Predominance tests whether proposed classes are sufficiently cohesive to warrant class treatment. The representative must show that the issues subject to generalized proof predominate over issues that require individual proof. In this case, proof of injury was bound up in proof of damages; plaintiffs can show that these elements are susceptible to generalized proof by disclosing a suitable methodology.
Here, the causation/damage theory rested on the idea that “customers read the labels on the defendants' products, find the representations about those products being exclusively available in salons material, come to believe that the representations are false, attribute the false labeling to the salons, and decide to act on that knowledge and belief in a way that harms the salons.” For purposes of this motion, defendants conceded falsity and the existence of widespread diversion, but argued that a host of individual issues existed because plaintiffs wouldn’t be able to show that the false advertising played any role in consumers’ decisions to patronize stylists.
Here, it was difficult to imagine class-wide proof of causation and injury:
How salon customers would react to learning that a product which was advertised as exclusively sold in salons was also available in another retail environment is inherently an individualized question. To some consumers, it may be of little significance …. Even if a consumer were affected by the discovery of false labeling and also came to conclude that the salon was implicated in the deception, whether and to what extent that leap of association would affect the consumer's loyalty to the salon would necessarily depend on a multitude of factors. A consumer may feel that he or she has no convenient or less expensive alternative to purchasing the products in the salon, may have a strong loyalty to the salon or stylist that outweighs any concern about the false labeling, or may find that every convenient salon is similarly tainted. Alternatively, a consumer may choose to follow a stylist to a new salon, or to change salons for a host of reasons that have nothing to do with the false labeling at issue here.Plaintiffs offered a methodology in a “skeletal” expert report by an economics professor at Emory. However, the model failed to distinguish between harm to the salons caused by diversion and harm caused by false advertising. Sales may have declined because consumers punished salons for the falsity, or because consumers bought defendants’ products at mass retailers for reasons of price or convenience. Nor did the expert offer a consumer survey to gauge reputational harm.
Plaintiffs also offered an internet survey of over 3200 female respondents, 1261 of whom had ever purchased professional hair products in a salon. After they identified the brand they’d purchased, they were then shown either a print ad or package for that brand that described the product as being available exclusively in salons. The survey asked, "Based on what is said or suggested by the ad/package, where would you expect (brand) hair care products to be available for purchase?" The available answers were: only in spas or salons, only in mass retailers, or in both spas and mass retailers. Seventy percent of respondents chose the answer that the products were exclusively available in salons. The survey asked whether the "salon-only" claim on the packaging "suggested anything about the quality" of the product, and 53% said it suggested that the product was of a higher quality.

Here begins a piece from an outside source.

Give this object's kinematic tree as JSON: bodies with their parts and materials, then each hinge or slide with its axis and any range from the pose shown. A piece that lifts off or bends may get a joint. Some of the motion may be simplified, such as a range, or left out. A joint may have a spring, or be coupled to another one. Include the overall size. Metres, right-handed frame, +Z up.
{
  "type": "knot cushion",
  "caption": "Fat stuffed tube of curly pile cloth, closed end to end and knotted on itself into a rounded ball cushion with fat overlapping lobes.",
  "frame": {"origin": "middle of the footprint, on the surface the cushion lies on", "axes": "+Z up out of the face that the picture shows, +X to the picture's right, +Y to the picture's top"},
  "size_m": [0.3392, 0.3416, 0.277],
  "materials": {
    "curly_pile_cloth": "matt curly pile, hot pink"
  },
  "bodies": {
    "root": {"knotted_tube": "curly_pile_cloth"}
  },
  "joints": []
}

Finally, the respondents were asked about their "reaction" to seeing products on the shelves of a mass retailer with "salon-only" claims. Response options included that the packaging "raised questions" about the following: "whether the salon lied to me about the hair care products available in the salon" (38% chose this, and 60% answered that it made them question the truthfulness of the salon), "the truthfulness of the (specific salon-only claim)," "the quality of other hair products sold in the salon," and "the expertise of the stylist who recommended (brand)."
The court found this survey “riddled with methodological flaws.” The sample size was quite small, raising questions about its representativeness. (Comment: this is just bizarre—the sample size is huge for a consumer survey; that they had to screen out a lot of people who didn’t fit doesn’t mean the sample size is small.) The survey questions were overly suggestive, and respondents weren’t given the option to respond that they took nothing away from this claim, or that they blamed the manufacturer and not the salon. (This, I have more sympathy with.)

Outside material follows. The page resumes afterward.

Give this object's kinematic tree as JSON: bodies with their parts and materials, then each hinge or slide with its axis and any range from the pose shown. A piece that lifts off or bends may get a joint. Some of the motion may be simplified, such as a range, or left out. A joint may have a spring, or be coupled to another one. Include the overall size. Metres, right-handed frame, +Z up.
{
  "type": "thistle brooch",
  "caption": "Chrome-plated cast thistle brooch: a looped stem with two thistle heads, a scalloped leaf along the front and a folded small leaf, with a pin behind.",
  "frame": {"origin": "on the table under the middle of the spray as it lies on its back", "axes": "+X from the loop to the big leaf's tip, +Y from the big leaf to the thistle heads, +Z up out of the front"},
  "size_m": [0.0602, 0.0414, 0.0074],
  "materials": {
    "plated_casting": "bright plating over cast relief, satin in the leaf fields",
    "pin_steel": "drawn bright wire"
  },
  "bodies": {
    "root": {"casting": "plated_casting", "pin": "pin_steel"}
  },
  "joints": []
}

Plaintiffs argued that class certification was appropriate because of the nationwide scope and uniformity of the advertising at issue. But the theory of injury in cases allowing certification based on misleading product labels was much more direct: that consumers were misled by the labels into buying the products. “Here, the consumers who were allegedly misled by the false advertising are not parties to the litigation, and the plaintiff class representatives assert that the consumers associated the false advertising not with the manufacturers but with the plaintiff salons.”

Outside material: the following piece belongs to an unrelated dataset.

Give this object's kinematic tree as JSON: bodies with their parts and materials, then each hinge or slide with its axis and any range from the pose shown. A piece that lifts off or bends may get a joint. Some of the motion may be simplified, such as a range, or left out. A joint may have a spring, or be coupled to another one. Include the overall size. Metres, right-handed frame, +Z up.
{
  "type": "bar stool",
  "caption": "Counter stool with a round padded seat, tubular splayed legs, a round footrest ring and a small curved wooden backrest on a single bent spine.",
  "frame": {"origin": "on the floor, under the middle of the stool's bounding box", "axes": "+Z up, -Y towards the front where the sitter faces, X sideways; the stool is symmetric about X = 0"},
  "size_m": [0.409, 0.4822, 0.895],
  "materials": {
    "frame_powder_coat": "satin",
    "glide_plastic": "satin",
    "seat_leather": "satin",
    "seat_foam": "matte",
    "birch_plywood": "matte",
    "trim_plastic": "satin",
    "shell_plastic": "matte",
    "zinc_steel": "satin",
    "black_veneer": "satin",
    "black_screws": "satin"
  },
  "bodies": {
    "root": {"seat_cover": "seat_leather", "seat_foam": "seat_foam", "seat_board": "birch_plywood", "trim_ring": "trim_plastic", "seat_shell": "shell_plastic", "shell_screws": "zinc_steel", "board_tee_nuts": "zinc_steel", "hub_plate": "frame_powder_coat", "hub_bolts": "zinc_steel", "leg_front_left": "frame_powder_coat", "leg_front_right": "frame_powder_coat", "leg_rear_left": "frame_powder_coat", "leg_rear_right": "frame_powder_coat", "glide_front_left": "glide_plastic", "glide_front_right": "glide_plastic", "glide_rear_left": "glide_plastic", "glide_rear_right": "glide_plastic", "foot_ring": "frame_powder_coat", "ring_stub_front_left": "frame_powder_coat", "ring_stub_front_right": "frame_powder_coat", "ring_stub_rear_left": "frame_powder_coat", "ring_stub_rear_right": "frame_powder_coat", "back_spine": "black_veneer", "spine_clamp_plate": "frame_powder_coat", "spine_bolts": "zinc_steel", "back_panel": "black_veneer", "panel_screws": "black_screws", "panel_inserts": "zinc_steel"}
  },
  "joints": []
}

Nor could defendants’ profits from diversion serve as an alternate measure of damages absent class-wide proof of causation. “The plaintiffs have not shown that there is any generalized link between the defendants' profits from diversion and the injury that they have alleged from the defendants' false advertising.”
The court also denied 23(b)(2) certification, which provides for class-wide injunctive or declaratory relief. Rule 23(b)(2) is not for cases in which the appropriate final relief relates exclusively or predominately to money damages. It was unwarranted here because the claim for injunctive relief was secondary to plaintiffs’ pursuit of money damages. The plaintiffs couldn’t even agree on the injunction they wanted—some wanted an end to the salon-only ads, and others wanted to preserve the exclusivity message of such ads but to make them true by stopping diversion. The plaintiffs didn’t even seriously pursue injunctive relief, adding their request late and devoting little argument to it.